Ignore the stuff about China being welcome to join TPP at some future date. Beijing isn’t going to let the US use a trade treaty to re-write Chinese environmental or labour standards. For China, the TPP is about US rule as well as US rules.
US commitment or insouciance about maintaining US rules will be the way Asia views the Congress vote on giving Obama fast track authority to conclude the TPP. If Congress rejects fast track it will do much more than merely kick the issue downstream to be dealt with by the next President.
Robert Samuelson set out the conundrum well in the Washington Post.
He, too, makes the point that the gains of the TPP are relatively modest in the totality of the Asia Pacific economy (delivering an extra 0.9 percent to the incomes of the 12 countries by 2025). For Samuelson, this is about power in the Pacific:
‘We seek to reassure nations that we’re still a Pacific power and that our proposal represents a useful framework to govern the region’s trade. A collapse would leave a vacuum that China would most likely fill.’

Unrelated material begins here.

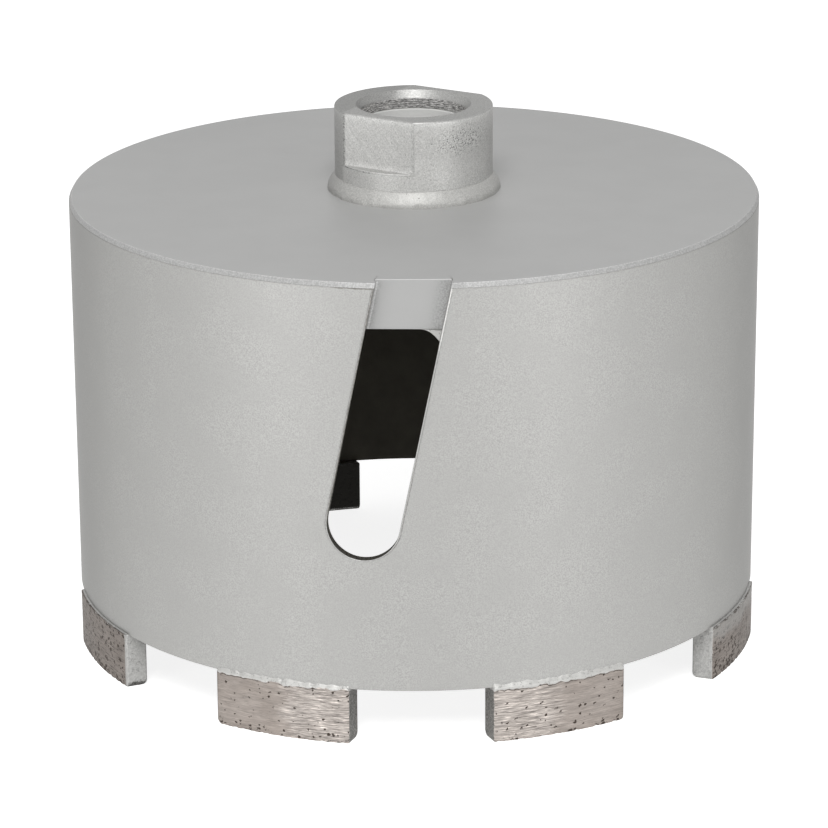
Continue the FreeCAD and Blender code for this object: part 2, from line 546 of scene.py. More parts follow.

A joint sitting of the US Congress has just heard this message delivered with passion by Japan’s Shinzo Abe, uniting themes of alliance, US pivot and the TPP. Abe made the link between economics and geopolitics with his exhortation that long term the TPP’s ‘strategic value is awesome, we should never forget that.’
If Congress ignores Abe and opts out, Japan will have one more piece of evidence for its fear that the US might no longer be capable of delivering the goods for Asia’s security and system. Should Congress reject the TPP fast track, start counting down to the moment that Japan steps away from the US and Tokyo signs on to be a member of China’s AIIB.
The importance of the TPP for Asia is the answer it will give to the big question posed by Barack Obama: Who rules and who writes the rules?